インド理科大学院(IISc)微生物・細胞生物学部門(MCB)は、食中毒の原因にもなるSalmonella enterica(サルモネラ菌)が、人体の防御機構を回避するために2つの戦略をとっていることを発見した。5月26日付け発表。研究成果は学術誌Microbes and Infectionに掲載された。

サルモネラ菌は人体への感染後、サルモネラ菌含有液胞(SCV)という液胞膜に包まれ存在している。これらの感染に対して免疫細胞は、活性酸素種(ROS)や活性窒素種(RNS)を産生し、SCVを分解する。その後、リソソームやオートファゴソームが融合することで菌も破壊される。

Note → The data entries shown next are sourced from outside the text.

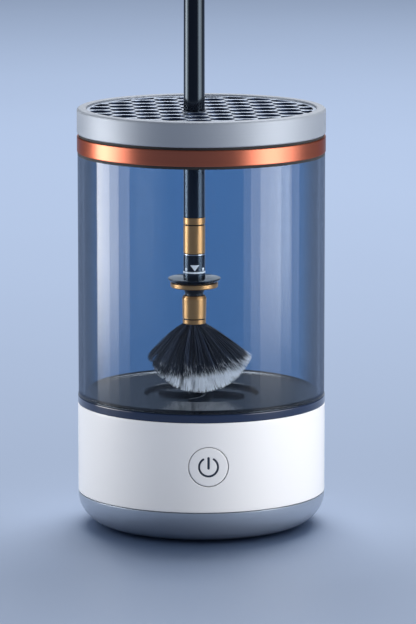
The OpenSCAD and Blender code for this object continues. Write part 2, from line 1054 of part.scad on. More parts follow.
module ferrule() {
    top_r = 5.65;
    low_r = 5.35;
    groove_z = ferrule_z + 2;
    color("goldenrod")
        at_brush()
            rotate_extrude()
                polygon([
                    [4.6, ferrule_z], [low_r - 0.15, ferrule_z], [low_r, ferrule_z + 0.3],
                    [low_r + 0.03, groove_z], [low_r - 0.5, groove_z],
                    [low_r - 0.5, groove_z + 0.5], [low_r + 0.07, groove_z + 0.5],
                    [top_r, 110.4], [top_r - 0.15, 111.3], [top_r - 0.55, 112.1],
                    [neck_r + 0.45, ferrule_top], [neck_r, ferrule_top],
                    [neck_r, 106.4], [4.6, 106.4]
                ]);
}

module bristle_plug() {
    color("dimgray")
        at_brush() {
            ring(4.6, 0, 103.2, 106.4);
            ring(2.75, 0, 106.3, 112);
        }
}

module bristles() {
    color("darkslategray")
        at_brush()
            rotate_extrude()
                intersection() {
                    polygon([
                        [0, 103.2], [4.6, 103.2], [4.6, ferrule_z], [5.6, 98.6],
                        [fan_r, fan_edge_z], [fan_r, tip_z - e], [0, tip_z - e]
                    ]);
                    union() {
                        translate([0, tip_z + tip_sphere_r])
                            circle(r = tip_sphere_r);
                        translate([0, tip_z + tip_sphere_r])
                            square([fan_r, 12]);
                    }
                }
}

// ---------- assembly ----------

translate([0, 0, -table_z]) {
    base_pan();
    foot_pads();
    base_housing();
    base_deck();
    base_screws();
    circuit_board();
    board_components();
    board_screws();
    tact_switch();
    button_spring();
    battery_cell();
    battery_cradle();
    battery_leads();
    motor_leads();
    charge_port();
    charge_tongue();
    charge_board();
    motor_can();
    motor_endcap();
    motor_magnets();
    motor_bearings();
    motor_terminals();
    motor_bracket();
    bracket_screws();
    motor_screws();
    motor_shaft();
    motor_armature();
    drive_rotor();
    drive_magnets();
    power_button();
    power_symbol();
    tank_glass();
    tank_floor();
    tank_foot_ring();
    pulsator_pin();
    pin_cap();
    band_gasket();
    copper_band();
    pulsator();
    pulsator_bush();
    pulsator_magnets();
    lid_rim();
    lid_grid();
    lid_seal();
    lid_oring();
    handle_rod();
    handle_collar();
    swivel_pin();
    thrust_washer();
    mark_sleeve();
    level_mark();
    splash_disc();
    disc_ring();
    head_core();
    swivel_bush();
    ferrule();
    bristle_plug();
    bristles();
}
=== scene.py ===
"""Looks of a make-up brush cleaner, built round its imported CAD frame.

Everything is in metres in the CAD frame: +Z up, the button towards -Y, the floor at z = 0.
Turned parts are lathed from rounded sections, the housing and the button are meshed round their
openings, the lid grid and the marks are filled outlines, and the brush is made of single fibres.
"""

import json
import math
import random

import bmesh
import bpy
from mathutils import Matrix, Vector, geometry


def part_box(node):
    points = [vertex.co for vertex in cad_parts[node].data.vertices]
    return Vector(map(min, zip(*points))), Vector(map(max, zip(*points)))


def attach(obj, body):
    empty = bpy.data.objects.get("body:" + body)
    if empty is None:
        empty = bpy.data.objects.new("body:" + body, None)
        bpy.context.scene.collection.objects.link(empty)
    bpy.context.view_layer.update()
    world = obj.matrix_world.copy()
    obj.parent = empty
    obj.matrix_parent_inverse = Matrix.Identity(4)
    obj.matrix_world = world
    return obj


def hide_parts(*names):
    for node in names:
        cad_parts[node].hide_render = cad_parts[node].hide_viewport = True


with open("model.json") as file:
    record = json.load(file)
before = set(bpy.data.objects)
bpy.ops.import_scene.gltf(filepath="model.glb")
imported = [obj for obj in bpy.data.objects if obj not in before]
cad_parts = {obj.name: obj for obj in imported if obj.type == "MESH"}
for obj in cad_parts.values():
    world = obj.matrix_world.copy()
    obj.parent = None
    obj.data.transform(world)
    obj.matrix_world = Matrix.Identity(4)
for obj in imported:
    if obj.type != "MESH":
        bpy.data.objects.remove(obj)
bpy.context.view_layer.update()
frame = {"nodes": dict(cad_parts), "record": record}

MM = 0.001
TAU = 2 * math.pi
SMOOTH_ANGLE = math.radians(32)
WELD = 0.0008 * MM
LARGE, SMALL = 256, 96               # segments round large and small turned parts


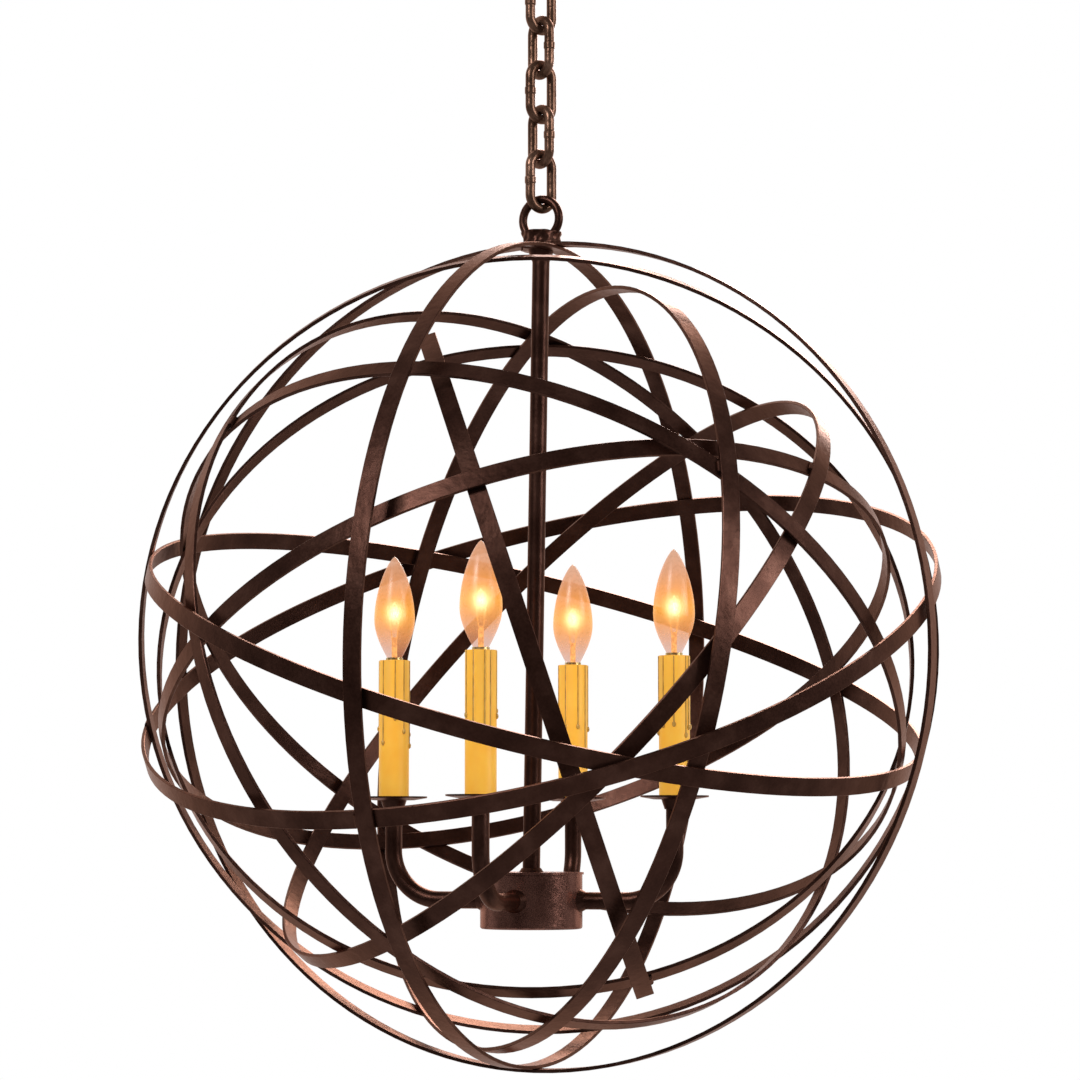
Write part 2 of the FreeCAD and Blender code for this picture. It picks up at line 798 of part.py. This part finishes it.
def build():
    """Every piece by its node's name."""
    pieces = {"canopy": canopy(), "crossbar": crossbar(), "ring_nut": ring_nut(),
              "canopy_loop": canopy_loop()}
    for index in range(link_count):
        number = link_count - index
        turn = odd_link_angle if number % 2 else odd_link_angle - 90
        pieces["chain_link_%d" % number] = chain_link(first_link_top_z - index * link_pitch, turn)
    hoops = make_hoops()
    meetings = spread(hoops)
    for hoop in hoops:
        pieces[hoop.name] = hoop.solid()
    pieces["weld_beads"] = weld_beads(meetings, hoops)
    pieces["hang_ring"] = hang_ring()
    bars = pole_bars(hoops)
    pieces["hang_boss"] = hang_boss(pieces["hang_ring"], bars)
    top_z = collar_foot(bars)
    pieces["stem_collar"] = stem_collar(top_z, bars, pieces["hang_boss"])
    pieces["stem"] = stem(top_z)
    pieces["stem_weld"] = stem_weld(top_z)
    pieces["hub_lid"] = hub_lid()
    pieces["hub_shell"] = hub_shell()
    angles = arm_angles()
    pieces["arm_welds"] = Part.makeCompound([arm_weld(angle) for angle in angles])
    pieces["pan_cups"] = Part.makeCompound([cup(angle) for angle in angles])
    pieces["filaments"] = Part.makeCompound([filament(angle) for angle in angles])
    for number, angle in enumerate(angles, 1):
        pieces["arm_%d" % number] = arm(angle)
        pieces["pan_%d" % number] = pan(angle)
        pieces["sleeve_%d" % number] = sleeve(angle)
        pieces["socket_%d" % number] = socket(angle)
        pieces["lamp_base_%d" % number] = lamp_base(angle)
        pieces["lamp_glass_%d" % number] = lamp_glass_shell(angle)
    return pieces


os.makedirs("parts", exist_ok=True)
for name, shape in build().items():
    shape.exportStep("parts/%s.step" % name)
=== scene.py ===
"""Looks of the orb chandelier: bronze bars, chain, amber candle sleeves and lit frosted bulbs.

Metres, +Z up, the viewer on the -Y side. Places are read from the frame's own nodes.
"""
import json
import math

import bmesh
import bpy
from mathutils import Matrix, Vector

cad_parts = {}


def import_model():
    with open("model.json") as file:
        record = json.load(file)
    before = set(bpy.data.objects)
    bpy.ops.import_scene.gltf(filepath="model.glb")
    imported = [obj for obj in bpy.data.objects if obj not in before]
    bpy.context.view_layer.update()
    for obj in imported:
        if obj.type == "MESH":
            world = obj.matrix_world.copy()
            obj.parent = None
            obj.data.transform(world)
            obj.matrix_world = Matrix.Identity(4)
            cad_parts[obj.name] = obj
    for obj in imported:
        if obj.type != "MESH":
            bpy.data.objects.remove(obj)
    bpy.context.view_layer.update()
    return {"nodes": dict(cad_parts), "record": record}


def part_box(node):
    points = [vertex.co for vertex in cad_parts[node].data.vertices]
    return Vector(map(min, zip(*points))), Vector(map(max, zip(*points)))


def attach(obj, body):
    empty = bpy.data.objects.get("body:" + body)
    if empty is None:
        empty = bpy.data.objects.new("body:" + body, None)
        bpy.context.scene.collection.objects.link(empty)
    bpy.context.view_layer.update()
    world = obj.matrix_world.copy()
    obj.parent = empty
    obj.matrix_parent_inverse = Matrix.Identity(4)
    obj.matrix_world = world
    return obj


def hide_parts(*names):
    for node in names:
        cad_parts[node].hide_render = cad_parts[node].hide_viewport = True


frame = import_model()

ARMS = 4
BODY = "orb"

# camera, worked out from the photograph
EYE_LEFT = 0.0007
EYE_DISTANCE = 2.344
EYE_BELOW_ORB = 0.130
AIM_ABOVE_ORB = 0.083
FOCAL_MM = 107.5
SENSOR_MM = 36.0

# stage and light
FLOOR_BELOW_ORB = 1.9
FLOOR_SIZE = 14.0
WORLD_LIGHT = 0.30
FRONT_GLOSS = 0.10
FLOOR_LIFT = 0.42

# brown bronze: noise scales per metre, and depths in metres
BRONZE_CLOUDS = 38.0
BRONZE_GRAIN = 620.0
BRONZE_DENTS = 150.0
BRONZE_GRAIN_DEPTH = 0.00003
BRONZE_SPECKLE = 0.15
BRONZE_TINT = (1.0, 0.62, 0.50)

# drips down a sleeve: angle in degrees, length and half width in metres
DRIPS = ((-75, 0.052, 0.0008), (-105, 0.060, 0.0009), (-48, 0.047, 0.0007), (-140, 0.050, 0.0008),
         (-12, 0.044, 0.0007), (35, 0.056, 0.0008), (82, 0.048, 0.0007), (128, 0.058, 0.0009),
         (170, 0.046, 0.0008))
DRIP_ROWS = 14
DRIP_COLUMNS = 6
DRIP_WIDTH = 0.001
DRIP_SINK = 0.0001
DRIP_TOP_GAP = 0.0004
DROP_RADIUS = 0.0017
DROP_STRETCH = 1.45

# candle sleeve: where its streaks start above its foot and are full below its top
STREAKS_START = 0.045
STREAKS_FULL = 0.01
# painted glow of a sleeve: its emission strength at the foot and at the top
SLEEVE_GLOW_LOW = 0.25
SLEEVE_GLOW_HIGH = 0.36

# weld under the ring
WELD_ROWS = 14
WELD_TURNS = 72
WELD_WAIST = 0.10
WELD_LUMP = 0.07

# bulbs: metres, heights above a glass's foot
BULB_NECK = 0.0055
BULB_WIDEST = 0.38
BULB_TIP_BEND = 1.8
BULB_TIP_FULLNESS = 0.75
BULB_ROWS = 48
BULB_TURNS = 48
GLOW_HEIGHT = 0.033
GLOW_SHELLS = 7
GLOW_RADIUS = 0.0102
GLOW_STRETCH = 1.25
GLOW_SHRINK = 1.1
GLOW_ROWS = 14
GLOW_TURNS = 24
GLOW_OUTER = 2.6
GLOW_INNER = 9.1
BULB_REACH = 0.041
BULB_SEAM = 0.002
BULB_NECK_ALPHA = 0.40
BULB_ALPHA = 0.74
FILAMENT_WARM = 0.6

ORB_NODES = [name for name in frame["nodes"] if name.startswith("hoop_")]


def middle(node):
    """The middle of a node's box at rest."""
    low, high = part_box(node)
    return (Vector(low) + Vector(high)) / 2


def orb_centre():
    """The middle of the cage, from the hoops' own boxes."""
    lows = [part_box(name)[0] for name in ORB_NODES]
    highs = [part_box(name)[1] for name in ORB_NODES]
    low = min(corner[2] for corner in lows)
    high = max(corner[2] for corner in highs)
    return Vector((0.0, 0.0, (low + high) / 2))


# materials --------------------------------------------------------------------------------

def new_material(name):
    """A material, its node tree and its shader."""
    material = bpy.data.materials.new(name)
    material.use_nodes = True
    tree = material.node_tree
    shader = tree.nodes["Principled BSDF"]
    return material, tree, shader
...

IIScの研究チームは、サルモネラ菌が生産するSopBという重要なタンパク質が、SCVとリソソームの融合とリソソームの生産の両方を阻止し、菌を守るための二面的なアプローチをしていることを突き止めた。

SopBは脱リン酸化酵素として、膜脂質の一種であるホスホイノシチドからリン酸基を取り除く手助けをする。この働きによりサルモネラ菌がSCVの動態を変化させ、液胞膜とリソソームが融合することを阻害している。以前の研究からは、サルモネラ菌に感染すると、宿主細胞で作られるリソソームの数が減少することや、SopBを産生できない変異菌は、宿主のリソソーム数を減らすことができないことも分かっていた。そこで研究チームは、高度なイメージング技術を駆使して、SopBがリソソームの生成に果たす役割を詳しく調べることにした。

その結果、SopBは、転写因子EB(TFEB)が宿主細胞の細胞質から核に移動するのを阻止していることがわかった。TFEBはリソソーム産生のマスターレギュレーターとして機能するため、この移動は極めて重要だ。

本研究の共著者でMCB教授のディプシカ・チャクラヴォルティ(Dipshikha Chakravortty)氏は「本研究の新規性は、SopBが既存のオートファゴソームやリソソームとの液胞膜融合を阻害する機能を持つこと、およびSCVとリソソームの比率を高めることでサルモネラ菌に生存優位性を与える第2のメカニズムを特定したことにあります」と語った。

研究チームは、SopBに対する低分子阻害剤やTFEBの活性化剤を使用することで、サルモネラ菌の感染に対抗できることを示唆している。